I have the same problem in my research too. I do not know how I interpret these values. I think , it is related to the sample size and data . For small sample size do often occur this problem.
Effect sizes should always be reported, as they allow a greater understanding of the data regardless of the sample size and also allow the results to be used in any future meta analyses.
The effect size is completely separate to the p value and should be reported and interpreted as such.
Effect size = clinical significance = much more important than statistical significance.
So yes, it should always be reported, even when p >0.05 because a high p-value may simply be due to small sample size. And anyone who ever conducted a non-industry sponsored clinical study knows how hard it is to recruit enough subjects.
But this is exactly the point: a large p-value tells us that the data is insufficient to even interpret the sign of the estimated effect.
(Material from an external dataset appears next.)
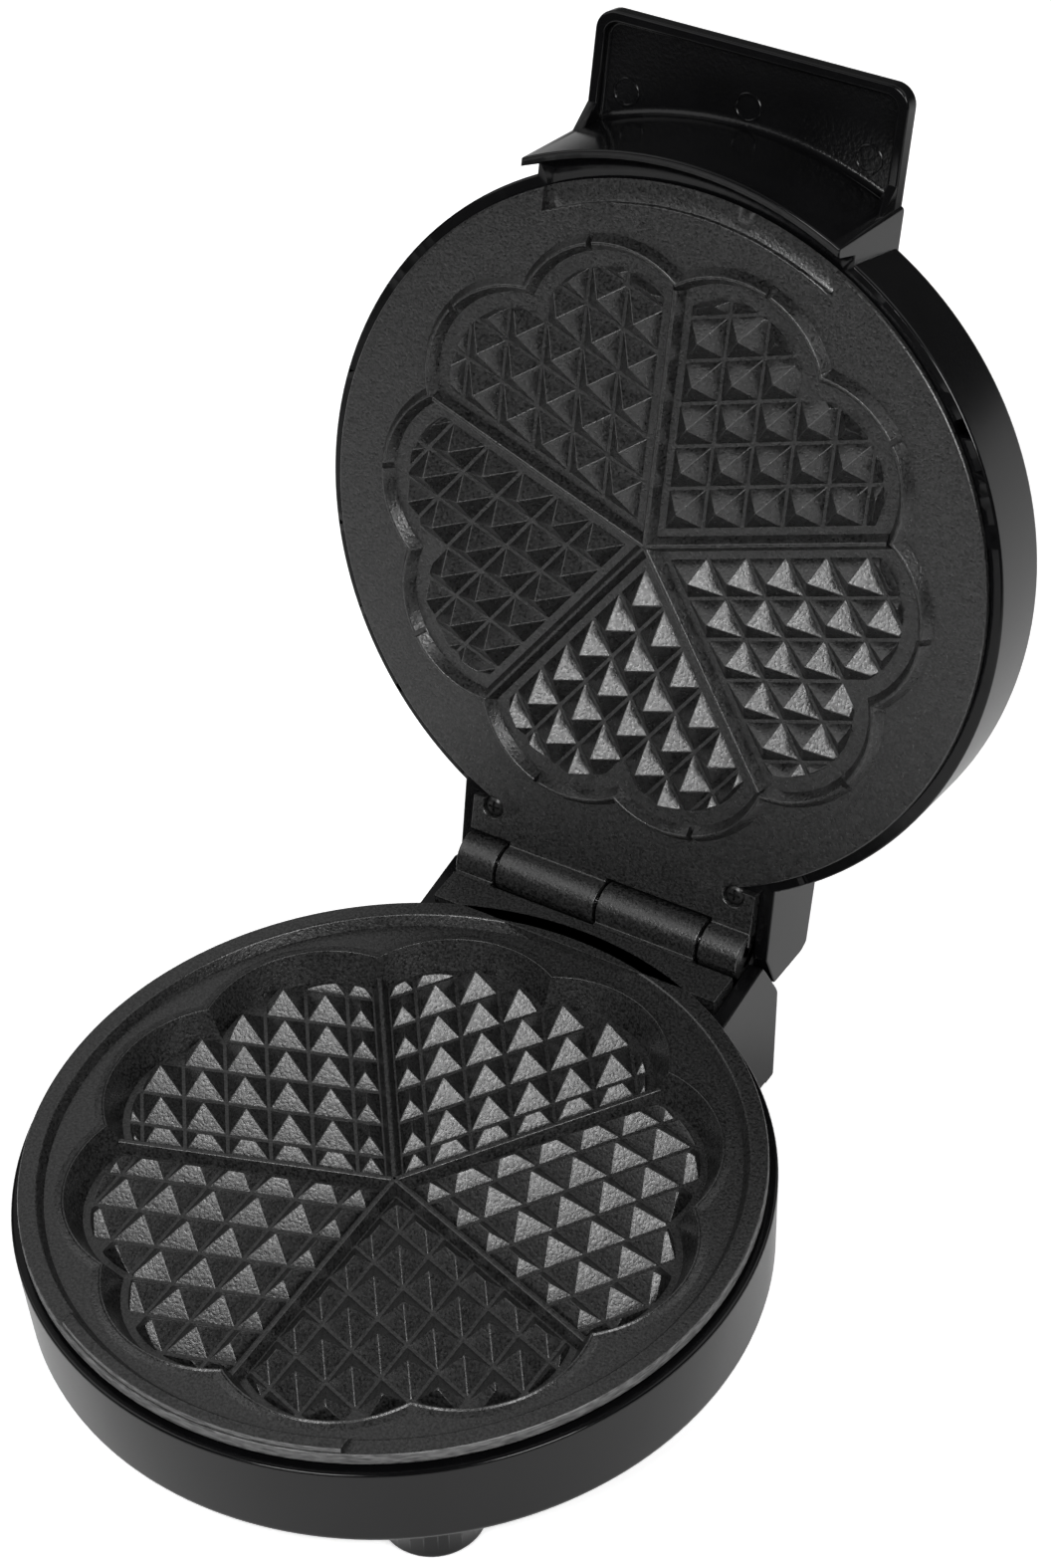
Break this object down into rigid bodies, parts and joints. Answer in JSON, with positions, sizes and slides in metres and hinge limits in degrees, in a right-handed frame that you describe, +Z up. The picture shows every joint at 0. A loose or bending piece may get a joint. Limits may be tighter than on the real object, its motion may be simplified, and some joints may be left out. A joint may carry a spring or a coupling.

If we really give the interval estimate (e.g. a credible interval - but who does this?), there is some considerable credibility of positive as well as of negative effect sizes... how would one work with that (other than saying that one might need more data to get a definite interpretation)? A valuable opportunity is certainly that looking at the interval would allow to see how credible relevant effects (in the desired and/or undesired direction) are in light of our current state of knowledge. I think the "usual" way to take the point estimate (usually the MLE/LSE, rather than a posterior mode or mean) as a "typical" or "most probable" effect is extremely dangerous particularily in small samples. Having a small p-value still is not (!) sufficient for such a conclusion (it is sufficient only to conclude the general direction, that is the sign but not the not the size of the effect). This seems to be misunderstood or even ignored quite often.
To summarize: if effect size is important, the entire frequentist analysis is not on the point anyway, and knowing the p-value is quite irrelevant. We would need to know how credible possible effects are, and we need to interpret the entire range of possible effects with reasonably high credability. A low p-value may only indicate that going further might not be very helpful, as the data we have is still too likely under opposite signs of possible effects.
How effect size is calculated is important to the question. The usual (Cohen's D) effect size is obtained by subtracting the means and dividing by the uncertainty. This is informative if quality of the difference in means is recognized. The quality is not the usual ranking from weak to strong. The quality is the relative error in the difference, the inverse of the effect size. An effect size of 1 means the difference equals the uncertainty. An effect size of 1 is 100% uncertain. A difference with a p-value of exactly 0.05 is 60% uncertain. A value that is 60% uncertain cannot be considered quantified. As Jochen Wilhelm said, you might know the direction of the effect, but you do not know the value. Any p-value >0.05 is worse. A value that is significant has no value. Values that do not reach significance are worthless and should not be reported.
The reporting of effect sizes is likely worse in many cases. Significance is obtained by using the standard error, instead of the standard deviation. The uncertainty of the difference based on the standard error is much less than the fully propagated uncertainty using the standard deviation.
The standard error describes something completely different from the standard deviation. One cannot replace the other. People showing the SE in their graphs normally do this for cosmetic reaspons, as the smaller error bars make their data look better.
The almost holy "0.05" is completely arbitrary. There is absolutely no rational reason why it should not be 0.1 or 0.01. As to the alleged worthlessness of insignificant results, I refer to my favorite paper, "Scientists rise up against statistical significance":
it means that it is not significant statistically due to the small sample size. then I report an effect size to compare which variable has a better effect on the result. is this true?